Lynn also gives credit to Coach “Sonny” Smith from Auburn University, and Coach “Boots” Scott from Beech High School as inspirations for his success.  “Without their guidance I wouldn’t have been the player I was,” said Lynn.  “It takes a lot of time to be good, and a player has got to be dedicated.  I tell my team, ‘If you want to play summer ball, do it, but don’t get burned out.’ It’s important for each player to make that decision on his or her own; mama and daddy can’t make that decision for you.”
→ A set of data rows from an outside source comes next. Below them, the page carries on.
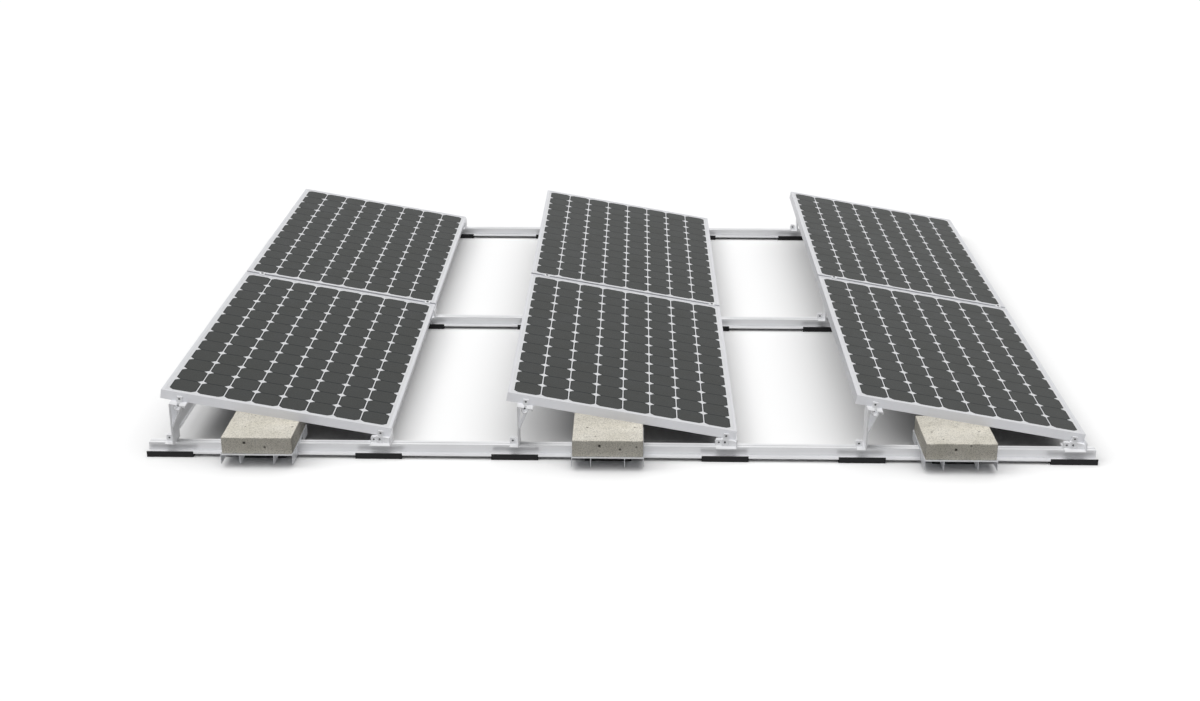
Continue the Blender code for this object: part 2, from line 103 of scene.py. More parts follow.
# screw holes in the supports, measured back from the low bottom edge of their panel
TALL_FOOT_BACK = 0.9516
TALL_CLAMP_BACK = 0.8953
LOW_FOOT_BACK = 0.0701
LOW_CLAMP_BACK = 0.0418
FOOT_HOLE_Z = 0.0694
FOOT_HOLE_HALF = 0.0105
TALL_HOLE_HALF = 0.0195
LOW_HOLE_HALF = 0.0135
CLAMP_HOLE_RISE = 0.0145
CLAMP_NEAR = 0.0042
CLAMP_DEEP = 0.0105
CAP_TOP = 0.0433
SCREW_SINK = 0.0009
SCREW_RADIUS = 0.0043
SCREW_SIDES = 12
SCREW_CHAMFER = 0.0005
SOCKET_RADIUS = 0.0022
SOCKET_DEEP = 0.0024
CAP_HEAD_RADIUS = 0.0062
CAP_HEAD_TALL = 0.0032

# concrete blocks: broken edges, uneven skin and pores
BLOCK_EDGE = 0.003
BLOCK_STEP = 0.0036
BLOCK_SWELL = 0.0007
SWELL_GRAIN = 16.0
FINE_SWELL = 0.35
FINE_GRAIN = 90.0
CHIP_GRAIN = 38.0
CHIP_START = 0.15
CHIP_DEEP = 1.6
PORE_RIM = 1.25
HIDDEN_PORES = 6
HIDDEN_PORE_RADII = (0.0018, 0.0036)
HIDDEN_PORE_DEPTH = 0.8
PORE_SIZES = {"small": 0.0037, "fair": 0.0046, "large": 0.0057}
# pores seen on each row's block: face, share of its width, share of its depth or height, and size
SEEN_PORES = {
    1: [("top", 0.27, 0.40, "small"), ("top", 0.33, 0.78, "small"), ("top", 0.94, 0.40, "fair"),
        ("front", 0.33, 0.63, "large"), ("front", 0.61, 0.38, "fair")],
    2: [("top", 0.20, 0.46, "fair"), ("top", 0.88, 0.49, "fair"), ("top", 0.33, 0.16, "small"),
        ("front", 0.38, 0.67, "large"), ("front", 0.67, 0.43, "fair"), ("front", 0.90, 0.60, "small")],
    3: [("top", 0.14, 0.42, "fair"), ("top", 0.82, 0.44, "fair"), ("top", 0.27, 0.15, "small"),
        ("front", 0.42, 0.61, "large"), ("front", 0.63, 0.85, "small")],
}


# nodes that the finishes share


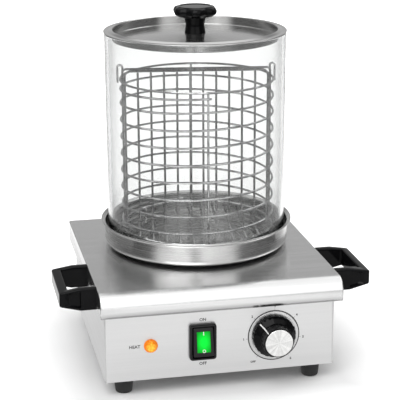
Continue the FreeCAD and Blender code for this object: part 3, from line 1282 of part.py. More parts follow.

This kind of dedication took Auburn to the top.  “We won SEC one year.  We went to the NCAA every year; went to the second round every year, played Sweet-Sixteen twice, and the Elite Eight once, and we were just two minutes away from the Final Four,” exclaimed Lynn.  “The main thing as a coach is you always want to be fair. Which is not necessarily playing time, but it’s treating everyone equal. I had a bad knee, and studied marketing and economics for two more years to get a teaching degree, making my mama proud.”
As a coach, one of his most rewarding experiences was seeing the look on the faces of the 2011 Magic Softball Team last year when they won the state championship and went on to play in the Nationals.